Je fais travailler les solistes, des couples de danseur-se-s. Je leur apprends la chorégraphie s’ils ne l’ont déjà fait, je les fais travailler individuellement et en couple. Il y a ainsi toute une notion d’adage. Je leur fais travailler l’endurance, la personnalité, l’histoire du personnage. Je les prépare aussi mentalement, pour qu’ils soient prêts le jour J. C’est quelque chose que je n’ai pas eu assez. Je les fais travailler techniquement et je leur donne toutes les clés des personnages : qui ils sont, d’où ils viennent. Je leur pose des milliers de questions pour les responsabiliser : quel âge a leur personnage ? Qu’est-ce qui le motive ? C’est important de leur apprendre à réfléchir. Ça les aide à trouver ce qu’ils veulent dire. Je veux rendre les danseur-se-s que je fais travailler encore plus beaux qu’ils ne le sont déjà, et surtout leur donner envie de danser et de faire un beau spectacle. Je serais peut-être aussi amenée à jeter un coup d’oeil sur le corps de ballet, pour lui donner la substance qui va peut-être manquer.
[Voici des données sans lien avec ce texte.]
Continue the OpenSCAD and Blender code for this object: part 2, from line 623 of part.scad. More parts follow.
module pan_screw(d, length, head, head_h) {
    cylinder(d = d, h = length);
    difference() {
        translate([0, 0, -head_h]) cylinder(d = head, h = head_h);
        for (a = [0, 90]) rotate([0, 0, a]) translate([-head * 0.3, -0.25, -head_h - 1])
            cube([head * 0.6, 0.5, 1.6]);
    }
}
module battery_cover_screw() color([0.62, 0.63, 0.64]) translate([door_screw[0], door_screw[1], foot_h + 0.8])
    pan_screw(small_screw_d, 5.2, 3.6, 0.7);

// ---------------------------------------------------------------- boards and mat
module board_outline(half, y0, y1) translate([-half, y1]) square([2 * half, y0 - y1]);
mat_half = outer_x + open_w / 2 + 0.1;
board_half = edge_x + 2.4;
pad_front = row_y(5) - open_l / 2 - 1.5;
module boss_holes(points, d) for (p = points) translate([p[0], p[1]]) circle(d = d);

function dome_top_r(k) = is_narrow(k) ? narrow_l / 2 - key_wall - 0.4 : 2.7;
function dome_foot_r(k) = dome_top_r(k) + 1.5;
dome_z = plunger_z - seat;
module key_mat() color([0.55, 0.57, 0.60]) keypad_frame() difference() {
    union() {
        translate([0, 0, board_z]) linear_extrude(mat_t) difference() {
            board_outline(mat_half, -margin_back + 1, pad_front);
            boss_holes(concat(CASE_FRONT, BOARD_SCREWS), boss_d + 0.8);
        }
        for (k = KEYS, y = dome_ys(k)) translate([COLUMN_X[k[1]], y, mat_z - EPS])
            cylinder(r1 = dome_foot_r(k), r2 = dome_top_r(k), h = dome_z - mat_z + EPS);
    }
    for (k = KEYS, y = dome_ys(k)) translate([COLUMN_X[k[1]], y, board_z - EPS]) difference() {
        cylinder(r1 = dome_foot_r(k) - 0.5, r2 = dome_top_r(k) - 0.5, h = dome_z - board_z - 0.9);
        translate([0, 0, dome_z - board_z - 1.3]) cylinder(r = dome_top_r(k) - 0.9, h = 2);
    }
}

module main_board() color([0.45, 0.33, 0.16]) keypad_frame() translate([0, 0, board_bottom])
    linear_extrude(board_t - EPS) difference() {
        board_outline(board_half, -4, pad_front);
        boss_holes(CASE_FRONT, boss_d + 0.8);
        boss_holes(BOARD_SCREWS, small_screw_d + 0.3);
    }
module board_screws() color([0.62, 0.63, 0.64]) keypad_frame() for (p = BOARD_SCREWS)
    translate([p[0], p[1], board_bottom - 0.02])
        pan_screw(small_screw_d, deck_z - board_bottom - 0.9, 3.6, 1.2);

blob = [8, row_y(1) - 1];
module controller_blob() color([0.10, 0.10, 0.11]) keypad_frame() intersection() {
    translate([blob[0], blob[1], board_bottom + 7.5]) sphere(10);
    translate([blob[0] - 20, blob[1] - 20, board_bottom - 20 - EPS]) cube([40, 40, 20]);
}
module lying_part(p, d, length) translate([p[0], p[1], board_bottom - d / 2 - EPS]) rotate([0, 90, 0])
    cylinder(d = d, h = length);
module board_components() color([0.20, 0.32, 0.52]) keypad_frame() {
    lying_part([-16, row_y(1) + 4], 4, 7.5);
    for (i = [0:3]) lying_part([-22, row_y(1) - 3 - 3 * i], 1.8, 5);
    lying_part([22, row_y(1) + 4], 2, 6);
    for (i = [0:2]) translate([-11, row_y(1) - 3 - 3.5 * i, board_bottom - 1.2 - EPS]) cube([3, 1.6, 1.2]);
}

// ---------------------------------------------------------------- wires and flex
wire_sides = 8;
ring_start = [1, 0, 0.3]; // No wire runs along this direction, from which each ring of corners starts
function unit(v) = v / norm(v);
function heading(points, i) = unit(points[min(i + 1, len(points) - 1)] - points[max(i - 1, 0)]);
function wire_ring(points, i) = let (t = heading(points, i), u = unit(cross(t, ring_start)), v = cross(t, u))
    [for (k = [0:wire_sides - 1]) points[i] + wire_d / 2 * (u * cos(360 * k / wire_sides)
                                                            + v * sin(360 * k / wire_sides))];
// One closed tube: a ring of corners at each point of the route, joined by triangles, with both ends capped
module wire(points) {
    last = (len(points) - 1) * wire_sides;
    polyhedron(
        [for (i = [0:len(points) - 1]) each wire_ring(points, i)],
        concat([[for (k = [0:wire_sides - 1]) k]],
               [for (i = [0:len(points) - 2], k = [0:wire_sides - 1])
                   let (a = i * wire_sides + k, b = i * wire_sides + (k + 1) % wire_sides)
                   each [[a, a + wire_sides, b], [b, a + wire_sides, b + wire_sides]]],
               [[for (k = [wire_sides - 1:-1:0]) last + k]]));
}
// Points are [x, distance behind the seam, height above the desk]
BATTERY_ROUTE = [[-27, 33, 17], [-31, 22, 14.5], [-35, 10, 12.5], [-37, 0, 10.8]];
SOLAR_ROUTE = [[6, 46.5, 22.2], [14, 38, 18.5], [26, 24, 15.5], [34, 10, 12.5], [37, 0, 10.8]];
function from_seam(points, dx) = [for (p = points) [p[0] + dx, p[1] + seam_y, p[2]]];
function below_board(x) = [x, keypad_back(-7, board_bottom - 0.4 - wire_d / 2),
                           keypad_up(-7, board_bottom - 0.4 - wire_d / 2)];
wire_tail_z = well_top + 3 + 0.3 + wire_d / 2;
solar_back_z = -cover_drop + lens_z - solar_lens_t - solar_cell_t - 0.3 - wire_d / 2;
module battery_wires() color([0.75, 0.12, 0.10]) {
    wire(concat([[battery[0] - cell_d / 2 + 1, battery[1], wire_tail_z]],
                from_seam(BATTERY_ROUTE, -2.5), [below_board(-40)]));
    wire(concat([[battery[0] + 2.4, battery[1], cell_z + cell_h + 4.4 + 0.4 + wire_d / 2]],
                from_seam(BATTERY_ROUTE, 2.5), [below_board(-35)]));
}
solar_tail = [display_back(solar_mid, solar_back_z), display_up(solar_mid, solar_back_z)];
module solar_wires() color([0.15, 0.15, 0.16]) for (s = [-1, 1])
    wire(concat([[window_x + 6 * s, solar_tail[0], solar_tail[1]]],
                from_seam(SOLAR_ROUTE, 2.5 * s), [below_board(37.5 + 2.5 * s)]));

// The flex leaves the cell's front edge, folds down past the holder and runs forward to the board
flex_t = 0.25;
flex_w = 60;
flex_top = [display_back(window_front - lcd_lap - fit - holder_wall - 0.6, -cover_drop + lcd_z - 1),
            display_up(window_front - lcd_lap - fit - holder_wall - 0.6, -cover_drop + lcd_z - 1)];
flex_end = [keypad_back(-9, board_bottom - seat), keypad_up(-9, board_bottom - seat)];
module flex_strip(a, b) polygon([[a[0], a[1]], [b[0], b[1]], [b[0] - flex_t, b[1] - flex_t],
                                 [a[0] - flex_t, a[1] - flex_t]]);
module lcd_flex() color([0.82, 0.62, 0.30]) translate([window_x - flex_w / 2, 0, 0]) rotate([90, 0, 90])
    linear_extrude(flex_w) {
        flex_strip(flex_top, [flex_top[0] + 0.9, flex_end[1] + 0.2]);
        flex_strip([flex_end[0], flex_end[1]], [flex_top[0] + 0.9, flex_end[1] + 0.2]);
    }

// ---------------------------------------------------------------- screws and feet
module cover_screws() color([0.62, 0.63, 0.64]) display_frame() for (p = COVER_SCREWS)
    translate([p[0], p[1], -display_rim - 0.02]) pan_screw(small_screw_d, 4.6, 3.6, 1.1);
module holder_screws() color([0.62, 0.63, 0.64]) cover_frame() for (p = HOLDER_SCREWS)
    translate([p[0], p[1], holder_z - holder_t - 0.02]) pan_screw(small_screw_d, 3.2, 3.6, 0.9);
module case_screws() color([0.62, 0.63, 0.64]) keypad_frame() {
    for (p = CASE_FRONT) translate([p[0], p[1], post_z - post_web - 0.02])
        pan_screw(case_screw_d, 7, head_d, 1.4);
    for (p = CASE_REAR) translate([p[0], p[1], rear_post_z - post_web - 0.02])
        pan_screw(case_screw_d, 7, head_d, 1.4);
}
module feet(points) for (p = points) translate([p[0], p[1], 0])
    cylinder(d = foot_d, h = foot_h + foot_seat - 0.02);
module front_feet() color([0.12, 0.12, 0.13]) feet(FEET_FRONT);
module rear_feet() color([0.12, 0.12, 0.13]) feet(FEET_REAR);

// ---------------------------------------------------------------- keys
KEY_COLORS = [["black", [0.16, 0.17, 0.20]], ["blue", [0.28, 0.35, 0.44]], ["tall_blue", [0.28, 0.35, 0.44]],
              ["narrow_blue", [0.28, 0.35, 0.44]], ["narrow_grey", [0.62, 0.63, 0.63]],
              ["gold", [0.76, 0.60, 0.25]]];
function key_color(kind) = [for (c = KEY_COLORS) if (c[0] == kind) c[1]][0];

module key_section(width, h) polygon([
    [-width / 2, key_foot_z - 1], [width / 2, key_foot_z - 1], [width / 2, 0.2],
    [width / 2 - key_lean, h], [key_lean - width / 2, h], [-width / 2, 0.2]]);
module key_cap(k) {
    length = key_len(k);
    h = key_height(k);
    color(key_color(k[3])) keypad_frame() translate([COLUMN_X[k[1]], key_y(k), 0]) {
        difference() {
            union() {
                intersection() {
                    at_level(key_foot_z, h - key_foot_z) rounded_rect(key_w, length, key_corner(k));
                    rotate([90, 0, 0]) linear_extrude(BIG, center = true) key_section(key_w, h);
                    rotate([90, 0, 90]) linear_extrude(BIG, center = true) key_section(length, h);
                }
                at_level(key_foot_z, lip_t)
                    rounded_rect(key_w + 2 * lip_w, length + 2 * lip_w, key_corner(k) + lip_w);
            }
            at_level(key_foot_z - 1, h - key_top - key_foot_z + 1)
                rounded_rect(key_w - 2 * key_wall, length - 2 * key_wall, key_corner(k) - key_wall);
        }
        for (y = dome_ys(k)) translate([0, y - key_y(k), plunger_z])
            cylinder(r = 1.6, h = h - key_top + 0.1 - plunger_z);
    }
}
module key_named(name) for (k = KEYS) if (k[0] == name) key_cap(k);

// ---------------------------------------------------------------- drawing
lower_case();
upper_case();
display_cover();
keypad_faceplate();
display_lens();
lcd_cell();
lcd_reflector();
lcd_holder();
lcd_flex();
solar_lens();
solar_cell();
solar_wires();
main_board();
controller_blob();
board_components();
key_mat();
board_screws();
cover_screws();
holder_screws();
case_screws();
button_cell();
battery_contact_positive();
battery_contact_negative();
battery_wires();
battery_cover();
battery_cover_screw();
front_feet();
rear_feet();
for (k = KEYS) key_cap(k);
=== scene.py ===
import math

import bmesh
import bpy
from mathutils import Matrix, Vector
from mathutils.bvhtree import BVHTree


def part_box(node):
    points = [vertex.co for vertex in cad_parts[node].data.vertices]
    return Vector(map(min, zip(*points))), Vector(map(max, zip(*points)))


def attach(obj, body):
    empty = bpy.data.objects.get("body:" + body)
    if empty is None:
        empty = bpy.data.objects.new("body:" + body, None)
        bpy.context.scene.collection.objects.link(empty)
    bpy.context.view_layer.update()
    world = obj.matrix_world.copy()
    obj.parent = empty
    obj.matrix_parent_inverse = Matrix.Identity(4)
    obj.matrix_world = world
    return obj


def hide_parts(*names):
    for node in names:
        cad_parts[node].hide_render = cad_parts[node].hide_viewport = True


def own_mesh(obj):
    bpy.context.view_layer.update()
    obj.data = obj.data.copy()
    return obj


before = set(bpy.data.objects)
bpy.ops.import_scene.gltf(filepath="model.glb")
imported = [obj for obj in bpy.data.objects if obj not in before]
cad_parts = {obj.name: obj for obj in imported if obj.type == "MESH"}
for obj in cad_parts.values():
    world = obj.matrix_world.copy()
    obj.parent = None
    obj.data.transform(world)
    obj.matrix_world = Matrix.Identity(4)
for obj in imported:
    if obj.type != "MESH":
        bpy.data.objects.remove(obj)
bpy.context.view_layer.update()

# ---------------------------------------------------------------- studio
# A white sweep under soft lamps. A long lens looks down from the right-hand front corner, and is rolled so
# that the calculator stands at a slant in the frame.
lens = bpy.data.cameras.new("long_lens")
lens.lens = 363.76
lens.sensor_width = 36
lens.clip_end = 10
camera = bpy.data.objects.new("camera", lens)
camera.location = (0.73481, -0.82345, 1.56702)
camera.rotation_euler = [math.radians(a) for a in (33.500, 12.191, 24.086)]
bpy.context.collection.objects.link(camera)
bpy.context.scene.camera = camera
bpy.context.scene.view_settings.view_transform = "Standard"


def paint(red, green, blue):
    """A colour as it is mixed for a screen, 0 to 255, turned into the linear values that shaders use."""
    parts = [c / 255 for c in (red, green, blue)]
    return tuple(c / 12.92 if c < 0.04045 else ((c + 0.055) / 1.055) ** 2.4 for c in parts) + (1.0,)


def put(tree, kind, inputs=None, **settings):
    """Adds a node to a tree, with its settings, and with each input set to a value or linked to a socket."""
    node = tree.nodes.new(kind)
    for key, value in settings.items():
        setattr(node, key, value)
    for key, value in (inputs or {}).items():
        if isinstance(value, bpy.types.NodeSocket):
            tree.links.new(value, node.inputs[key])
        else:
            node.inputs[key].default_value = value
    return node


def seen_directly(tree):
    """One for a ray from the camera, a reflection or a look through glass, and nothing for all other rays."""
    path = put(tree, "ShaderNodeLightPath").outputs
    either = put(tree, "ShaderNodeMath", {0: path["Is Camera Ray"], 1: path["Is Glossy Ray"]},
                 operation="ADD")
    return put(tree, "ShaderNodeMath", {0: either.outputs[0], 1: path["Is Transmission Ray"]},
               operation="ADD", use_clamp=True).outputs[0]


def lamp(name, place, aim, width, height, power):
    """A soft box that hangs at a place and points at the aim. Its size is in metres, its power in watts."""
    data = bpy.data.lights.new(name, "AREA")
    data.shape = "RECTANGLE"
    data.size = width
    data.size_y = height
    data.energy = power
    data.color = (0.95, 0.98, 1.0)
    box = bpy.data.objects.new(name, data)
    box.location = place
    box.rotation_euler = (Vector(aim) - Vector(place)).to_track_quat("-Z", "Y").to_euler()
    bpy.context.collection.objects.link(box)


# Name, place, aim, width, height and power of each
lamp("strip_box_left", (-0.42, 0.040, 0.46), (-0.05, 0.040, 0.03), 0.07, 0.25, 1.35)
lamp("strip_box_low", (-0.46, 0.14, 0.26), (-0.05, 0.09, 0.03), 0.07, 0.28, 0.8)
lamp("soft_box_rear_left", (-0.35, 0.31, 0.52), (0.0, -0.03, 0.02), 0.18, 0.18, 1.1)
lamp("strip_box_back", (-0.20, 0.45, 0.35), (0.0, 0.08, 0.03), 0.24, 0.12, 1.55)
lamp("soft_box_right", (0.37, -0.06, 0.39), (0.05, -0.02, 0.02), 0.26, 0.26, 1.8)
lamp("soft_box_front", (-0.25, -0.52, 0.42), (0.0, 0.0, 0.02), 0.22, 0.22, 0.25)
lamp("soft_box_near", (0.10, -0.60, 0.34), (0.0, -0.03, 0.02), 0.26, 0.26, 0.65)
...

Mon acquis va me permettre de faire au mieux pour leur apprendre à mener leur carrière. Je ne vais pas calquer et faire ce que j’ai pu découvrir sur moi. Mais je veux me servir de ce que j’ai appris pour leur permettre de trouver leur propre danse, pour qu’ils puissent à leur tour trouvent leurs sensations. J’ai envie de les mettre en valeur et de les mettre en lumière.
Je veux rendre les danseur-s-es que je fais travailler encore plus beaux qu’ils ne le sont déjà.
Poussez-vous les danseur-s-es à regarder beaucoup de vidéos ? C’est une méthode que vous avez utilisée ?
Les choses ont évolué à cause, ou grâce, à Internet. Avant le web, les recherches artistiques se faisaient de façon plus personnelle, à travers des vécus, des situations personnelles, des souvenirs visuels de danseur-se-s. Aujourd’hui, on a accès à un énorme panel d’interprétations grâce aux vidéos en ligne. Personnellement, je le fais très peu car au final, cela ne me facilite pas la tâche. Maintenant, je suis une femme de 2015, je fais comme tout le monde et je regarde sur Internet. Je peux m’inspirer d’une grande danseuse, mais uniquement de ce qu’elle est, pas de ce qu’elle fait. Sinon, on perd la substance de ce que l’on veut faire et sa personnalité. Je ne recommande ainsi pas aux jeunes de regarder trop de vidéos. Regarder et s’inspirer d’un état d’esprit, c’est une belle chose. De trop vouloir copier, c’est moins intéressant. Je préfère me tromper en scène plutôt que de recopier quelqu’un.
Qu’est-ce qui va le plus vous manquer de votre vie d’Étoile ?
Je m’y prépare depuis trois ans, depuis que l’on me demande ce que je vais faire après. Tout va me manquer. Travailler dans un théâtre, être en scène, c’est tout de même extraordinaire, en particulier sur cette scène du Palais Garnier. C’est ma scène. Les ambiances de coulisses vont me manquer, comme l’ambiance de grande intimité dans ma loge avec mon habilleuse, quand elle me raconte une petite blague pour me déstresser. Je vivrai désormais le spectacle différemment.
Estelle
Est ce que Danses avc la plume va nous concocter un bel article retrospectif sur la carrière d’Aurélie. Perso, je trouve toutes ses interviews sympatiques mais ca manque un peu de fond, non ? Ou simplement de questions plus incisives ? Remarquez, je suis peut-être la seule à penser ca.
hervé
C’est vrai que ce sont plus ou moins les mêmes gimmicks qui tournent en boucle.
Mais c’est peut-être un peu la loi du genre, comme les stars qui font la tournée des médias pour promouvoir leur dernier film.
Quant aux questions « incisives » sur un art d’élite comme la danse, seuls quelques journalistes spécialisés seraient à même de les poser. Or, la campagne d’adieux en cours se fait essentiellement sur les grands médias généralistes.
Amélie Bertrand
@ Estelle et Hervé : le choix de l’Opéra de Paris a été surtout de couvrir les médias généralistes. D’où ces mêmes questions sui revenaient en boucle. Chez DALP, on était pourtant prêt à une itw ;).